Just a few suggestions. :slight_smile:

Oh, and you might also try earplugs, though not everyone can stand sleeping with them in.

As a confirmed (and loud) snorer, I can give some advice on this.

Maybe the best and most effective thing to do is to look for pamphlets or booklets or public service flyers about sleep apnea, which is quite likely to be what’s causing Mr. Lumberjack’s nocturnal log-sawing imitation. Since it’s a very serious, little-known, often overlooked and easily treated (though not easily cured) condition, you can leave information about it and the possible treatments on his doorstep/mailbox/doorknob/welcome mat with the pretense (or sincere motive) of being an anonymous neighbor concerned for his health. Assuming he has a medical support structure (insurance or MA) and is, in fact, suffering from sleep apnea, a few sleep studies and the prescription of a C-PAP (Continuous Positive Airway Pressure) machine for use during sleep should take care of the snoring almost immediately.

jayjay (who recently went three nights without his C-PAP machine…talk about living nightmares…)

That can’t be right.

My dad doesn’t live in an apartment building.

I think they made some kind of law against him doing that.

When I was looking for my first apartment, I noticed that all the buildings around here specify that at least 75% of the apartment floor must be carpeted (some rent carpet, some included it automatically, some leave it up to the tenant). I was told that it was to muffle the noise so people wouldn’t disturb their downstairs neighbors. Much as I like hardwood floors, I must admit that it’s nice to have peace and quiet.

You said that your building has hardwood floors.
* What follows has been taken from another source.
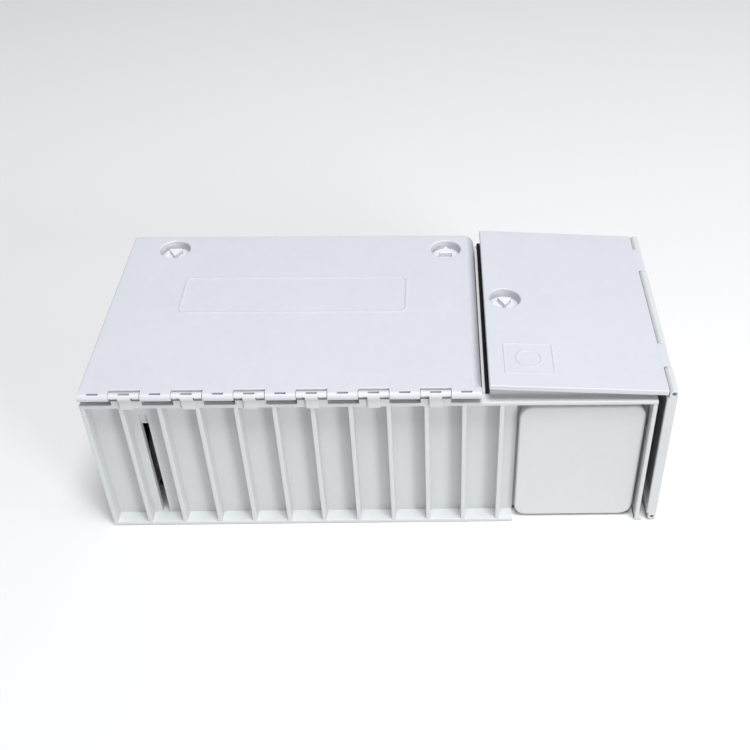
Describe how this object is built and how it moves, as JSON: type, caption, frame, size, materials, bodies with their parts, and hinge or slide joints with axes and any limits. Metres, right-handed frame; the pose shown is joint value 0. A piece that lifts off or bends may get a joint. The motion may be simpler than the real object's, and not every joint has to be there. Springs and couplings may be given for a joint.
{
  "type": "fiber termination box",
  "caption": "Ribbed two-compartment wall box for splicing and patching optical fiber, with a front-hinged cover, a side door on a drop-down end panel and triangle-key locks",
  "frame": {"origin": "centre of the overall footprint, on the wall-side underside of the base", "axes": "+X along the long side towards the end panel, +Y from the main hinge towards the lock side, +Z out of the wall towards the covers"},
  "size_m": [0.392, 0.187, 0.1314],
  "materials": {
    "shell_plastic": "light grey moulded plastic, fine satin texture",
    "lid_plastic": "light grey moulded plastic, slightly smoother than the shell",
    "plated_steel": "zinc plated steel",
    "lock_plastic": "pale nylon lock insert",
    "seal_foam": "black closed-cell foam strip",
    "module_metal": "brushed aluminium case",
    "adapter_green": "green moulded adapter housing",
    "cap_plastic": "pale soft plastic",
    "inner_plastic": "light grey internal moulding",
    "tray_plastic": "black moulded tray",
    "clear_plastic": "translucent clear lid",
    "strap_fabric": "woven hook-and-loop strap",
    "grommet_rubber": "black rubber grommet"
  },
  "bodies": {
    "body": {"base": "shell_plastic", "main_hinge_pin": "plated_steel", "end_panel_pin": "plated_steel", "partition_seal": "seal_foam", "adapter_plate": "inner_plastic", "adapter_1": "adapter_green", "adapter_2": "adapter_green", "adapter_3": "adapter_green", "adapter_4": "adapter_green", "adapter_5": "adapter_green", "adapter_6": "adapter_green", "dust_cap_1": "cap_plastic", "dust_cap_2": "cap_plastic", "dust_cap_3": "cap_plastic", "dust_cap_4": "cap_plastic", "dust_cap_5": "cap_plastic", "dust_cap_6": "cap_plastic", "plate_screw_1": "plated_steel", "plate_screw_2": "plated_steel", "tray_carrier_pin": "plated_steel", "splitter_module": "module_metal", "fibre_spool": "inner_plastic", "cord_guide_front": "inner_plastic", "cord_guide_rear": "inner_plastic", "cable_grommet_1": "grommet_rubber", "cable_grommet_2": "grommet_rubber", "cable_clamp_1": "inner_plastic", "cable_clamp_2": "inner_plastic", "clamp_screw_1": "plated_steel", "clamp_screw_2": "plated_steel", "clamp_screw_3": "plated_steel", "clamp_screw_4": "plated_steel"},
    "cover": {"main_cover": "lid_plastic", "lock_sleeve_left": "plated_steel", "lock_sleeve_right": "plated_steel"},
    "left_lock": {"lock_plug_left": "lock_plastic", "lock_cam_left": "plated_steel", "lock_nut_left": "plated_steel"},
    "right_lock": {"lock_plug_right": "lock_plastic", "lock_cam_right": "plated_steel", "lock_nut_right": "plated_steel"},
    "end": {"end_panel": "shell_plastic", "door_pin": "plated_steel"},
    "side_door": {"door": "lid_plastic", "lock_sleeve_door": "plated_steel"},
    "door_lock": {"lock_plug_door": "lock_plastic", "lock_cam_door": "plated_steel", "lock_nut_door": "plated_steel"},
    "front_port": {"front_port_cover": "shell_plastic"},
    "rear_port": {"rear_port_cover": "shell_plastic"},
    "trays": {"tray_carrier": "inner_plastic", "splice_tray_1": "tray_plastic", "splice_tray_2": "tray_plastic", "splice_tray_3": "tray_plastic", "tray_lid": "clear_plastic", "tray_strap": "strap_fabric"}
  },
  "joints": [
    {"name": "cover_hinge", "type": "hinge", "parent": "body", "child": "cover", "pos_m": [-0.06405, -0.0905, 0.124], "axis": [1, 0, 0], "range_deg": [0, 170]},
    {"name": "end_panel_hinge", "type": "hinge", "parent": "body", "child": "end", "pos_m": [0.1931, 0.0015, 0.0032], "axis": [0, 1, 0], "range_deg": [0, 90]},
    {"name": "door_hinge", "type": "hinge", "parent": "end", "child": "side_door", "pos_m": [0.1931, 0.0015, 0.1221], "axis": [0, 1, 0], "range_deg": [-3, 87]},
    {"name": "left_lock_turn", "type": "hinge", "parent": "cover", "child": "left_lock", "pos_m": [-0.1615, 0.0753, 0.11], "axis": [0, 0, 1], "range_deg": [0, 90]},
    {"name": "right_lock_turn", "type": "hinge", "parent": "cover", "child": "right_lock", "pos_m": [0.0451, 0.074, 0.11], "axis": [0, 0, -1], "range_deg": [0, 90]},
    {"name": "door_lock_turn", "type": "hinge", "parent": "side_door", "child": "door_lock", "pos_m": [0.08571, 0.0055, 0.11361], "axis": [-0.0523, 0, -0.9986], "range_deg": [0, 90]},
    {"name": "front_port_pull", "type": "slide", "parent": "body", "child": "front_port", "axis": [0, -1, 0], "range_m": [0, 0.04]},
    {"name": "rear_port_pull", "type": "slide", "parent": "body", "child": "rear_port", "axis": [0, 1, 0], "range_m": [0, 0.04]},
    {"name": "tray_carrier_hinge", "type": "hinge", "parent": "body", "child": "trays", "pos_m": [-0.118, -0.0025, 0.0095], "axis": [0, -1, 0], "range_deg": [0, 90]}
  ]
}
Maybe you can suggest to the building management that they talk to your neighbor about carpeting.

I recently married an avid snorer. My solution is earplugs, the foam kind. It may not block all of the noise, but may be part of a solution in addition to having some sort of insulator between him and you, like carpet suggested above.
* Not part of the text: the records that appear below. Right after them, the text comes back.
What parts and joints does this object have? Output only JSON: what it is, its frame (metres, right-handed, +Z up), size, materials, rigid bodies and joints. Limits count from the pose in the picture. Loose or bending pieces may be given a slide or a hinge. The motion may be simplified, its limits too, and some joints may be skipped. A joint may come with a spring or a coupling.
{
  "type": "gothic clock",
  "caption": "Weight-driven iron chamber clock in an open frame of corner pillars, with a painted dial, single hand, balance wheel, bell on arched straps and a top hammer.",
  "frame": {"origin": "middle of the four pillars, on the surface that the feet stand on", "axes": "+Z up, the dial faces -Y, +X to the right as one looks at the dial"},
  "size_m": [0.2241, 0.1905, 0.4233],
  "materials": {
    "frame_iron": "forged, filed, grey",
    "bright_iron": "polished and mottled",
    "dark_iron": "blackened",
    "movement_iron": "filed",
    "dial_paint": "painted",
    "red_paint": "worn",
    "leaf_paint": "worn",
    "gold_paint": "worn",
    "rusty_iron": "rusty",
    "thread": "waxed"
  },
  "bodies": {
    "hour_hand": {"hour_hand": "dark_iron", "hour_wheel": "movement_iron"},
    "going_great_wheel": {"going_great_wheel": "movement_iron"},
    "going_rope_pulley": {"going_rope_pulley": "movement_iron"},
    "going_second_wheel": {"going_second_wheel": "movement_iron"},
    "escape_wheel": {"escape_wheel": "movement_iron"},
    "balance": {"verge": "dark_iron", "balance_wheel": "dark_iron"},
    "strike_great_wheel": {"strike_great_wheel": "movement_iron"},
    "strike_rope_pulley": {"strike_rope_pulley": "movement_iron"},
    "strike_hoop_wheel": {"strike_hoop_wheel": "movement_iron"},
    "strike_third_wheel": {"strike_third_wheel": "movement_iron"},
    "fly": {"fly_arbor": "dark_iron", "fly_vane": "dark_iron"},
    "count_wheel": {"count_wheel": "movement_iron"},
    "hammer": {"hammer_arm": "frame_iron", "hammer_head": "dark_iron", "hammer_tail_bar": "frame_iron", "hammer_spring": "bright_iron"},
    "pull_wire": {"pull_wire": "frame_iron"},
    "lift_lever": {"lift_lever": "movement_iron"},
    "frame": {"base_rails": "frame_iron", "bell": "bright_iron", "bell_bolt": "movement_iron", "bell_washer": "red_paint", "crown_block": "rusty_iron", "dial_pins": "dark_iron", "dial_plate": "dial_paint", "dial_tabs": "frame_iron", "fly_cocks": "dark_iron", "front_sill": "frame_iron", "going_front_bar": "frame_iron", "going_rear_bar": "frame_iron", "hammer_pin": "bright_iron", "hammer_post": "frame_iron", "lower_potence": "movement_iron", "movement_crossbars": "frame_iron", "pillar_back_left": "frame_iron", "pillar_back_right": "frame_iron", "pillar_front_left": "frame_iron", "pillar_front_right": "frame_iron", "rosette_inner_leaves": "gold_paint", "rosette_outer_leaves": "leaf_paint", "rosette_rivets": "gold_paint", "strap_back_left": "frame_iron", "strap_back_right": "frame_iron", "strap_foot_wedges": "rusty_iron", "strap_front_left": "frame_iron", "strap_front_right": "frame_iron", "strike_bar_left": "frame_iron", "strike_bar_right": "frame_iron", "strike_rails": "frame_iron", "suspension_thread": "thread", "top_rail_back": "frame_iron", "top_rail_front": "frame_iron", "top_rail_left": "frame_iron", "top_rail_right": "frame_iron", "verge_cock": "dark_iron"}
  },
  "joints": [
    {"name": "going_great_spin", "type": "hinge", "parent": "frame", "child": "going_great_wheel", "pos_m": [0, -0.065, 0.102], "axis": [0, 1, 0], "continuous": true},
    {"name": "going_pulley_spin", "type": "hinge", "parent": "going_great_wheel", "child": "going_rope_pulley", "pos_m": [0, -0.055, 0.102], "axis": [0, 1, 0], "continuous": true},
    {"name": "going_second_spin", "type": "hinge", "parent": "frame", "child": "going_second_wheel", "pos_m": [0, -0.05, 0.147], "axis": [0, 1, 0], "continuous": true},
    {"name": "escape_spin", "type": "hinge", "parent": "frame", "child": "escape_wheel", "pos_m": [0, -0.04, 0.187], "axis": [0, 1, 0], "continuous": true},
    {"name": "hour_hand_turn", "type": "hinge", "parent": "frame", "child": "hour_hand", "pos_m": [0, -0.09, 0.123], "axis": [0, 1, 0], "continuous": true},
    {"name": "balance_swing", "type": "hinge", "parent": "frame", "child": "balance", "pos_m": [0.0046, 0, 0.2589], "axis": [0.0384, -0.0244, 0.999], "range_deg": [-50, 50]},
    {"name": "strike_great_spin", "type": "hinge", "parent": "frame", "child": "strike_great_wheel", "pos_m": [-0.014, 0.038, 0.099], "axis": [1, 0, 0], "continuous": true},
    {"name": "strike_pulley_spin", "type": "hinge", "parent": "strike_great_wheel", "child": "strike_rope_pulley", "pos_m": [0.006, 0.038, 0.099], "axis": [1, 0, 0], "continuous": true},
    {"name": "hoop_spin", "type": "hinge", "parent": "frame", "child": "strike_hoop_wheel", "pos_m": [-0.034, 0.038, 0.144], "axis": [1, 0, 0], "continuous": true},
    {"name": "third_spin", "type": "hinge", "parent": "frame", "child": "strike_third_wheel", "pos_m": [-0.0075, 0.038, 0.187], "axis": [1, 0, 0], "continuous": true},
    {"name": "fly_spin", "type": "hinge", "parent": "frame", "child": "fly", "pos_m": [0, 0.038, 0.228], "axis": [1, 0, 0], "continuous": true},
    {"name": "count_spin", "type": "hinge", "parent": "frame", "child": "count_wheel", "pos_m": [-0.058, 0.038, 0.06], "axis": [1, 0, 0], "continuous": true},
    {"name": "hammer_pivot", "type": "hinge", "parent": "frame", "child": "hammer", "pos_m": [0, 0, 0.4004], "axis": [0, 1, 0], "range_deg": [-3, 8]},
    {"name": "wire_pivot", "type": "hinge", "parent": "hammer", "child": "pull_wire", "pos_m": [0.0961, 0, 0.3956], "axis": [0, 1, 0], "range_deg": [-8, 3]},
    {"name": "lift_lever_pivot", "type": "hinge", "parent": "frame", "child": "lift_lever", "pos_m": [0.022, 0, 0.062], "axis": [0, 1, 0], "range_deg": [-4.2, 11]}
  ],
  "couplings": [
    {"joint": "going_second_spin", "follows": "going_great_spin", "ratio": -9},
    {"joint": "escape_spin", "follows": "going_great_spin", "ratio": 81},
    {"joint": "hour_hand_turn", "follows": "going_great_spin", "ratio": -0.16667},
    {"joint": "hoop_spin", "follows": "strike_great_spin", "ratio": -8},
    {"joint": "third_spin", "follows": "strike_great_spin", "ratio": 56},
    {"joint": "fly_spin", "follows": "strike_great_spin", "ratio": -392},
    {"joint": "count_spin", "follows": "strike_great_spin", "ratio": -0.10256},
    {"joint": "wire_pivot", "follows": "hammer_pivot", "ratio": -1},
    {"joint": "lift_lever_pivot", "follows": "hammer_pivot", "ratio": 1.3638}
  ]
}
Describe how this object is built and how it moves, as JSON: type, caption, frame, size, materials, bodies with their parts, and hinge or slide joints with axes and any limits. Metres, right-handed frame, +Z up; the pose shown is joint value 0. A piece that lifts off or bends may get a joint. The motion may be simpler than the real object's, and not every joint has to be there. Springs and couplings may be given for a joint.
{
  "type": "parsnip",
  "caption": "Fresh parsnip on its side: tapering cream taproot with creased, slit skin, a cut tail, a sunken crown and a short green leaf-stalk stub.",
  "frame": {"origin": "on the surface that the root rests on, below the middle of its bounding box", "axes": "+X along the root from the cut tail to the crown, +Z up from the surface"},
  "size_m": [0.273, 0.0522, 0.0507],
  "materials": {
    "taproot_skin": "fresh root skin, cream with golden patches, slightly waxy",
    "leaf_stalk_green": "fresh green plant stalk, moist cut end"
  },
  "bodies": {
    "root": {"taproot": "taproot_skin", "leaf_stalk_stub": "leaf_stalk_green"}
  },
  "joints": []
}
I second Ferguson’s comment. Earplugs have kept me from killing Spouse many times over. One caution: They don’t take the sound away completely, just muffle it way down. So if this guy’s snoring is shaking the walls, you might need to get the extra strength earplugs.
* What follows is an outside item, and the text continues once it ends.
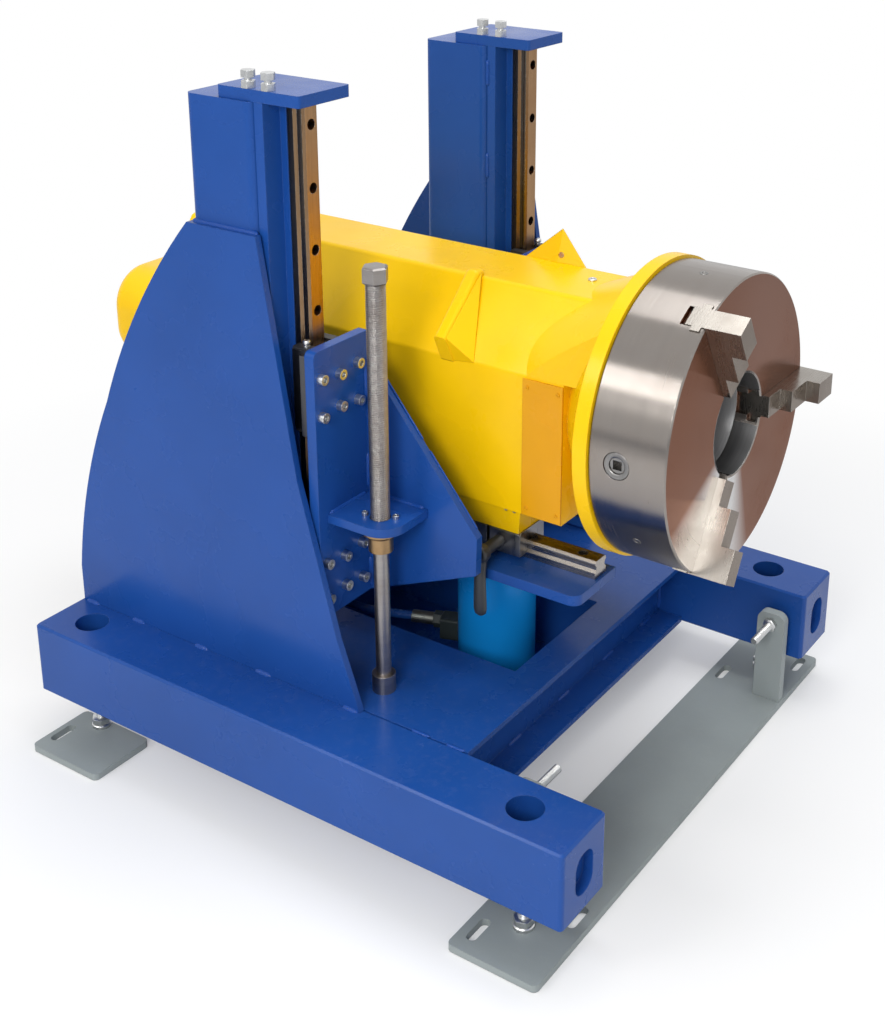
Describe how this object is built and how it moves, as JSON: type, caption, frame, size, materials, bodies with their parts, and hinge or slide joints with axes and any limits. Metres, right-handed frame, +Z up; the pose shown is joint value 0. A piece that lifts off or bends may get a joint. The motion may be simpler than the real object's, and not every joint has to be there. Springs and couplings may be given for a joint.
{
  "type": "pipe welding positioner",
  "caption": "Floor-standing pipe welding positioner: a spindle-followed hydraulic lift carries a sliding head with a large scroll chuck between two guide columns.",
  "frame": {"origin": "on the floor, under the middle of the machine's length and width", "axes": "+X along the chuck axis toward the workpiece, +Y to the far side, +Z up"},
  "size_m": [1.067, 0.88, 1.017],
  "materials": {
    "frame_blue": "gloss enamel",
    "plate_grey": "satin primer",
    "rail_steel": "ground",
    "block_steel": "ground",
    "bolt_steel": "zinc plated",
    "spindle_steel": "turned",
    "bronze": "turned bronze",
    "cylinder_blue": "gloss enamel",
    "rod_chrome": "hard chrome",
    "valve_dark": "oiled",
    "ferrule_grey": "crimped",
    "hose_blue": "satin",
    "head_yellow": "gloss enamel",
    "cover_amber": "gloss enamel",
    "motor_grey": "satin",
    "bearing_steel": "ground",
    "lever_black": "satin",
    "chuck_steel": "turned",
    "jaw_steel": "ground",
    "pinion_steel": "turned"
  },
  "bodies": {
    "base": {"beam_left": "frame_blue", "beam_right": "frame_blue", "deck_plate": "frame_blue", "crossmembers": "frame_blue", "cylinder_pit": "frame_blue", "column_left": "frame_blue", "column_right": "frame_blue", "rail_bars": "frame_blue", "column_rail_left": "rail_steel", "column_rail_right": "rail_steel", "gusset_left": "frame_blue", "gusset_right": "frame_blue", "top_plates": "frame_blue", "top_bolts": "bolt_steel", "spindle_foot": "spindle_steel", "cylinder_barrel": "cylinder_blue", "lift_valve": "valve_dark", "hose": "hose_blue", "hose_ferrules": "ferrule_grey", "front_foot_plate": "plate_grey", "rear_foot_plates": "plate_grey", "levelling_studs": "bolt_steel", "side_brackets": "plate_grey"},
    "carriage": {"carriage_plate_left": "frame_blue", "carriage_plate_right": "frame_blue", "runner_blocks": "block_steel", "side_plate_left": "frame_blue", "side_plate_right": "frame_blue", "nut_bracket": "frame_blue", "spindle_nut": "bronze", "carriage_screws": "bolt_steel", "cross_beam": "frame_blue", "bed_plate": "frame_blue", "bed_rails": "rail_steel", "lift_rod": "rod_chrome"},
    "lift_stage": {"lift_stage": "rod_chrome"},
    "spindle": {"spindle": "spindle_steel"},
    "head": {"head_housing": "head_yellow", "front_flange": "head_yellow", "main_bearings": "bearing_steel", "side_covers": "cover_amber", "lug_near": "head_yellow", "lug_far": "head_yellow", "rear_cover": "head_yellow", "gear_motor": "motor_grey", "bed_blocks": "block_steel", "clamp_block": "block_steel"},
    "clamp_lever": {"clamp_lever": "lever_black"},
    "chuck": {"chuck_body": "chuck_steel", "main_shaft": "bearing_steel"},
    "drive": {"drive_pinion": "bearing_steel"},
    "scroll": {"scroll_plate": "bearing_steel"},
    "jaw_1": {"jaw_1": "jaw_steel"},
    "jaw_2": {"jaw_2": "jaw_steel"},
    "jaw_3": {"jaw_3": "jaw_steel"},
    "pinion_1": {"pinion_1": "pinion_steel"},
    "pinion_2": {"pinion_2": "pinion_steel"},
    "pinion_3": {"pinion_3": "pinion_steel"},
    "side_screw_left": {"side_screw_left": "bolt_steel"},
    "side_screw_right": {"side_screw_right": "bolt_steel"}
  },
  "joints": [
    {"name": "lift", "type": "slide", "parent": "base", "child": "carriage", "axis": [0, 0, 1], "range_m": [0, 0.3]},
    {"name": "lift_stage_slide", "type": "slide", "parent": "base", "child": "lift_stage", "axis": [0, 0, 1], "range_m": [0, 0.151]},
    {"name": "spindle_turn", "type": "hinge", "parent": "base", "child": "spindle", "pos_m": [0.1035, -0.246, 0.2], "axis": [0, 0, 1], "range_deg": [-18010, 10]},
    {"name": "head_slide", "type": "slide", "parent": "carriage", "child": "head", "axis": [1, 0, 0], "range_m": [-0.09, 0.1]},
    {"name": "clamp_turn", "type": "hinge", "parent": "head", "child": "clamp_lever", "pos_m": [0.2, -0.13, 0.38], "axis": [0, 1, 0], "range_deg": [-90, 90]},
    {"name": "chuck_spin", "type": "hinge", "parent": "head", "child": "chuck", "pos_m": [0.4, 0, 0.581], "axis": [1, 0, 0], "continuous": true},
    {"name": "drive_spin", "type": "hinge", "parent": "head", "child": "drive", "pos_m": [0.07, 0, 0.4707], "axis": [1, 0, 0], "continuous": true},
    {"name": "scroll_turn", "type": "hinge", "parent": "chuck", "child": "scroll", "pos_m": [0.44, 0, 0.581], "axis": [1, 0, 0], "range_deg": [-1600, 530]},
    {"name": "jaw_1_slide", "type": "slide", "parent": "chuck", "child": "jaw_1", "axis": [0, 1, 0], "range_m": [-0.045, 0.015]},
    {"name": "jaw_2_slide", "type": "slide", "parent": "chuck", "child": "jaw_2", "axis": [0, -0.5, 0.866], "range_m": [-0.045, 0.015]},
    {"name": "jaw_3_slide", "type": "slide", "parent": "chuck", "child": "jaw_3", "axis": [0, -0.5, -0.866], "range_m": [-0.045, 0.015]},
    {"name": "pinion_1_turn", "type": "hinge", "parent": "chuck", "child": "pinion_1", "pos_m": [0.4215, 0.075, 0.7109], "axis": [0, 0.5, 0.866], "range_deg": [-16010, 5310]},
    {"name": "pinion_2_turn", "type": "hinge", "parent": "chuck", "child": "pinion_2", "pos_m": [0.4215, -0.15, 0.581], "axis": [0, -1, 0], "range_deg": [-16010, 5310]},
    {"name": "pinion_3_turn", "type": "hinge", "parent": "chuck", "child": "pinion_3", "pos_m": [0.4215, 0.075, 0.4511], "axis": [0, 0.5, -0.866], "range_deg": [-16010, 5310]},
    {"name": "side_screw_left_feed", "type": "slide", "parent": "base", "child": "side_screw_left", "axis": [0, 1, 0], "range_m": [0, 0.02]},
    {"name": "side_screw_right_feed", "type": "slide", "parent": "base", "child": "side_screw_right", "axis": [0, -1, 0], "range_m": [0, 0.02]}
  ],
  "couplings": [
    {"joint": "lift_stage_slide", "follows": "lift", "ratio": 0.5},
    {"joint": "spindle_turn", "follows": "lift", "rad_per_m": -1047.2},
    {"joint": "drive_spin", "follows": "chuck_spin", "ratio": -4},
    {"joint": "jaw_1_slide", "follows": "scroll_turn", "m_per_rad": 0.0015915},
    {"joint": "jaw_2_slide", "follows": "scroll_turn", "m_per_rad": 0.0015915},
    {"joint": "jaw_3_slide", "follows": "scroll_turn", "m_per_rad": 0.0015915},
    {"joint": "pinion_1_turn", "follows": "scroll_turn", "ratio": 10},
    {"joint": "pinion_2_turn", "follows": "scroll_turn", "ratio": 10},
    {"joint": "pinion_3_turn", "follows": "scroll_turn", "ratio": 10}
  ]
}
If you cannot stand the foam earplugs then try the silicon kind. You can find them at well-stocked drug stores. They mold to your ears better and you don’t get the “there’s something crawling down my ears canal” feeling in the middle of the night.

I second jayjay’s advice. Unless someone lives with him, he may not even realize he is such a loud snorer. Plus, if he has sleep apnea chances are he is not feeling very well rested. Correct me if I am wrong, jayjay, but I believe people with sleep apnea actually stop breathing for an instant when snoring, partialy wake up and then repeat that cycle over and over until morning. You’d be doing both yourself and your neighbor a favor by pointing him in the right direction for help.

Well, an update. I printed out some information from and placed it at his door last night. We’ll see what happens. I did use earplugs for a time, but that didn’t keep me from feeling him snoring.

BTW, our apartments are carpeted, it just sounds like he’s rollerskating on hardwood floors.

Maybe I’ll just move my bedroom stuff in the living room, and put the living room stuff in the bedroom.

Thanks all!

tevya, you are correct. When I was sleeptested, I had over 140 “mini-wakeups” due to apnea (a-pnea = “no breath”) in 3 hours (180 minutes). Sleep apnea can, besides the danger of not being able to start breathing again, cause heart damage and hypertension due to the stress of repeatedly being alarmed from sleep to jumpstart your breathing, as well as the medical problems that sleep deprivation causes. When they connected me to the C-PAP machine on that same sleep-test, I almost immediately went into REM sleep and stayed there for the rest of the night…I had to make up quite a bit of REM sleep.